*To do*
Write out the whole listing word for word.

# Information shown start

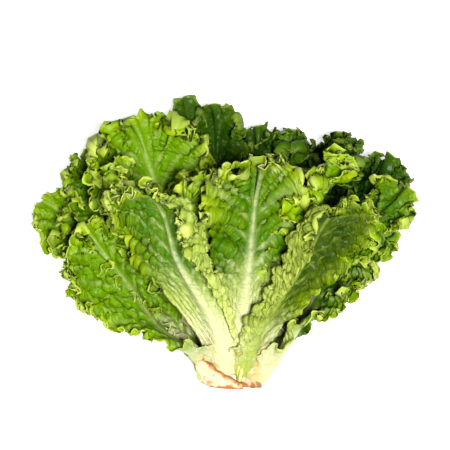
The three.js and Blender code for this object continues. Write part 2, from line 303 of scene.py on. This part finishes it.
def plain_blade(row, s, t, random):
    """The bent and twisted blade before it is frilled, in its place, and its half width."""
    base_height = FIRST_LEAF_HEIGHT + (row["layer"] - 1) * LAYER_STEP
    on_stem = float(stem_radius(base_height))
    core = on_stem + LAYER_PADDING
    padding = (row["layer"] - 1) * LAYER_PADDING

    width = half_width(row, s, BASE_WRAP * on_stem * row["base"])
    reach = s * (1 - row["drop"] * t * t * width / row["length"])
    radius, height, lean = midrib(row, on_stem + BASE_GAP, base_height)(reach)
    cup = np.maximum(radius / np.cos(lean), row["width"] * 0.45)
    strength = smooth((s - 0.04) / 0.2) * (1 - 0.4 * smooth((s - 0.85) / 0.15))
    place_down = np.sign(t) * (1.3 - s) * row["length"]
    wander = np.clip(waves(random, 6, 0.04, 0.16)(place_down), -1, 1)
    edge_curl = row["edge"] * DEGREE * wander * smooth((s - 0.15) / 0.2)
    side, out = lateral_profile(row, t, width, cup, strength, edge_curl)
    turn = row["twist"] * DEGREE * smooth(reach * 1.2)
    sideways = side * np.cos(turn) - out * np.sin(turn)
    outward = side * np.sin(turn) + out * np.cos(turn)
    slow = ripples(random, 5, 0.02, 0.06)(t * width, s * row["length"])
    outward = outward + SLOW_BEND * row["wobble"] * slow * smooth(s * 1.4)

    azimuth = (row["azimuth"] + row["sweep"] * (1 - smooth(reach * 1.6))) * DEGREE
    r = radius + outward * np.cos(lean)
    h = height - outward * np.sin(lean)
    points = place(
        r * np.cos(azimuth) + sideways * np.sin(azimuth),
        r * np.sin(azimuth) - sideways * np.cos(azimuth),
        h, core, padding)
    return points, width


def fan_places(row, s, t, width):
    """Where each point is between the midrib, the margin and the tip's fan."""
    blade_x = t * width
    inset = (1 - np.abs(t)) * width
    tip_inset = (1 - s) * row["length"]
    margin = np.maximum(-np.log(np.exp(-inset / 3) + np.exp(-tip_inset / 3)) * 3, 0)
    past_centre = (s - FAN_CENTRE) * row["length"]
    fan_y = np.maximum(past_centre, FOLD_RISE * np.abs(blade_x))
    below = np.maximum(FOLD_RISE * np.abs(blade_x) - past_centre, 0)
    distance = np.maximum(np.hypot(blade_x, fan_y), 0.5)
    turn_radius = row["width"] * FULLNESS * 0.75
    return dict(
        blade_x=blade_x,
        blade_y=s * row["length"],
        margin=margin,                       # distance from the margin
        distance=distance,                   # distance from the fan's centre
        round_place=np.sign(t) * (turn_radius * np.arctan2(np.abs(blade_x), fan_y + 1e-6) + below),
        share_x=(blade_x / distance)[..., None],
        share_y=(fan_y / distance)[..., None])


def sheet_directions(points):
    to_tip = unit(np.gradient(points, axis=0))
    to_side = unit(np.gradient(points, axis=1))
    return to_tip, to_side, unit(np.cross(to_side, to_tip))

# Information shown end

*Written answer*
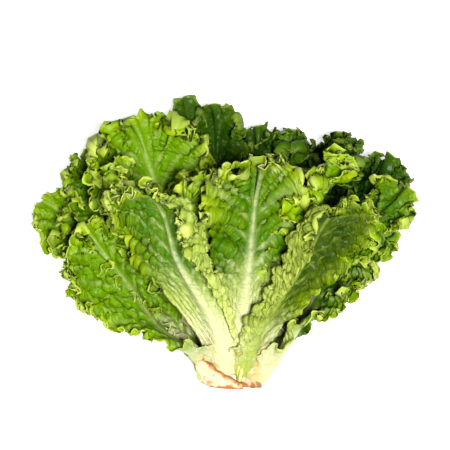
The three.js and Blender code for this object continues. Write part 2, from line 303 of scene.py on. This part finishes it.
def plain_blade(row, s, t, random):
    """The bent and twisted blade before it is frilled, in its place, and its half width."""
    base_height = FIRST_LEAF_HEIGHT + (row["layer"] - 1) * LAYER_STEP
    on_stem = float(stem_radius(base_height))
    core = on_stem + LAYER_PADDING
    padding = (row["layer"] - 1) * LAYER_PADDING

    width = half_width(row, s, BASE_WRAP * on_stem * row["base"])
    reach = s * (1 - row["drop"] * t * t * width / row["length"])
    radius, height, lean = midrib(row, on_stem + BASE_GAP, base_height)(reach)
    cup = np.maximum(radius / np.cos(lean), row["width"] * 0.45)
    strength = smooth((s - 0.04) / 0.2) * (1 - 0.4 * smooth((s - 0.85) / 0.15))
    place_down = np.sign(t) * (1.3 - s) * row["length"]
    wander = np.clip(waves(random, 6, 0.04, 0.16)(place_down), -1, 1)
    edge_curl = row["edge"] * DEGREE * wander * smooth((s - 0.15) / 0.2)
    side, out = lateral_profile(row, t, width, cup, strength, edge_curl)
    turn = row["twist"] * DEGREE * smooth(reach * 1.2)
    sideways = side * np.cos(turn) - out * np.sin(turn)
    outward = side * np.sin(turn) + out * np.cos(turn)
    slow = ripples(random, 5, 0.02, 0.06)(t * width, s * row["length"])
    outward = outward + SLOW_BEND * row["wobble"] * slow * smooth(s * 1.4)

    azimuth = (row["azimuth"] + row["sweep"] * (1 - smooth(reach * 1.6))) * DEGREE
    r = radius + outward * np.cos(lean)
    h = height - outward * np.sin(lean)
    points = place(
        r * np.cos(azimuth) + sideways * np.sin(azimuth),
        r * np.sin(azimuth) - sideways * np.cos(azimuth),
        h, core, padding)
    return points, width


def fan_places(row, s, t, width):
    """Where each point is between the midrib, the margin and the tip's fan."""
    blade_x = t * width
    inset = (1 - np.abs(t)) * width
    tip_inset = (1 - s) * row["length"]
    margin = np.maximum(-np.log(np.exp(-inset / 3) + np.exp(-tip_inset / 3)) * 3, 0)
    past_centre = (s - FAN_CENTRE) * row["length"]
    fan_y = np.maximum(past_centre, FOLD_RISE * np.abs(blade_x))
    below = np.maximum(FOLD_RISE * np.abs(blade_x) - past_centre, 0)
    distance = np.maximum(np.hypot(blade_x, fan_y), 0.5)
    turn_radius = row["width"] * FULLNESS * 0.75
    return dict(
        blade_x=blade_x,
        blade_y=s * row["length"],
        margin=margin,                       # distance from the margin
        distance=distance,                   # distance from the fan's centre
        round_place=np.sign(t) * (turn_radius * np.arctan2(np.abs(blade_x), fan_y + 1e-6) + below),
        share_x=(blade_x / distance)[..., None],
        share_y=(fan_y / distance)[..., None])


def sheet_directions(points):
    to_tip = unit(np.gradient(points, axis=0))
    to_side = unit(np.gradient(points, axis=1))
    return to_tip, to_side, unit(np.cross(to_side, to_tip))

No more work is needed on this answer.